The word ‘venal’ first appeared in the English language in the mid-17th century, derived from the Latin word ‘venum’ meaning ‘thing for sale’. The Oxford English Dictionary defines it as “showing susceptibility to bribery; corrupt”.
And an exemplary case of ‘vena’l behaviour came to light in China this month when investigators found three tonnes of banknotes piled up in the properties of a detained public official. The man in question was Lai Xiaomin, the former chairman of China Huarong Asset Management, a state agency set up to clean up bad debts in the banking system but which has morphed over the years into a financial services behemoth.
Lai was detained for suspected graft in April, but it was only later that his properties were searched and the hoards of local cash and foreign currency were found. Counting the cash was no easy feat but Caixin Weekly reports that the haul came to about Rmb270 million ($39.65 million) in total.

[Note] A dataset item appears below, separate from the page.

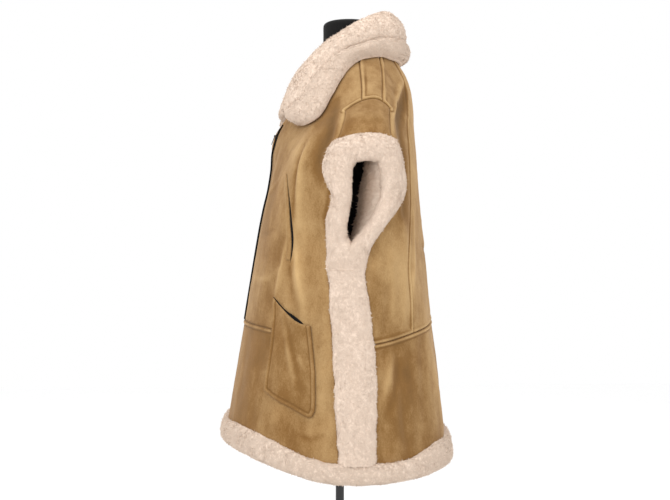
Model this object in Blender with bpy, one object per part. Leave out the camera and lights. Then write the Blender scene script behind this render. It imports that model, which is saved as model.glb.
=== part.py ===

On August 12 Huarong issued a warning that it would report “a prominent decrease” in its first half profits and its share price is down about two-thirds since Lai’s arrest. Among its problematic investments is a 36% stake in CEFC Hainan, bought to assist parent firm CEFC China as part of a $9.1 billion investment in Russian oil giant Rosneft. The latter deal failed to complete after CEFC’s boss Ye Jianming was himself detained in February. Only weeks later Lai was arrested too, leading analysts to speculate that the two detentions must be connected.